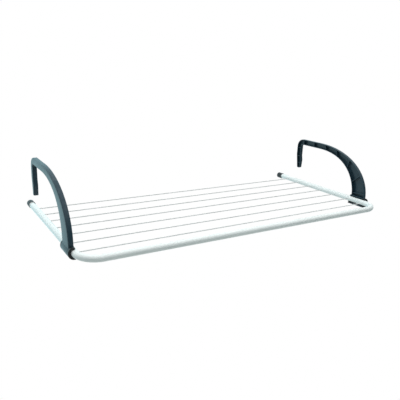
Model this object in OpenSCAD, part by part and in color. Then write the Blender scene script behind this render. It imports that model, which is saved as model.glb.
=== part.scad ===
// Hook-over clothes airer: a U-shaped tube frame strung with drying lines, hung from a balcony
// rail by two moulded hook arms. Each arm turns on a slider, and each slider runs along a side tube.
// X runs across, Y from the front bar to the capped rear ends, Z up. The origin is midway between
// the arms, on the top outer edge of the rail: at the hook seats' height and the hook legs' front.

/* [Frame] */
// Distance between the centre lines of the two side tubes
frame_w = 1000; // [600:10:1300]
// From the front bar's centre line to the rear faces of the end caps
frame_d = 500; // [410:5:700]
// Outer diameter of the frame tube
tube_d = 18; // [15:0.5:22]
// Wall of the frame tube
tube_wall = 1.2; // [0.8:0.1:2]
// Centre line radius of the two front bends
bend_r = 52; // [40:1:70]

/* [Drying lines] */
// Diameter of a drying line
line_d = 2.8; // [2:0.1:3.5]
// From the end of a bend to the first line
first_line_gap = 6; // [4:0.5:12]
// From the last line to the rear faces of the end caps
rear_line_gap = 70; // [55:1:100]
// Play of a line in its hole in the tube, on the diameter
line_hole_play = 0.4; // [0.2:0.1:1]
// Diameter of the ferrule crimped on each end of a line
stop_d = 5.6; // [5:0.1:7]
// Length of that ferrule
stop_len = 5; // [3:0.5:6]

/* [End caps] */
// Length of a cap along its tube
cap_len = 24.5; // [20:0.5:32]
// Wall of a cap round its tube
cap_wall = 1.6; // [1:0.1:3]
// Solid end of a cap behind its tube
cap_end = 8; // [5:0.5:10]
// Radius of the cap's rounded rim
cap_rim_r = 2.4; // [1:0.1:3]

/* [Sliders] */
// Wall of a slider under the arm's hub
slider_wall = 2.6; // [1.5:0.1:3.5]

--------

_Problem requirements_
Which lines above contain the word "that"? Copy each of them.

_Written answer_
Model this object in OpenSCAD, part by part and in color. Then write the Blender scene script behind this render. It imports that model, which is saved as model.glb.
// Length of that ferrule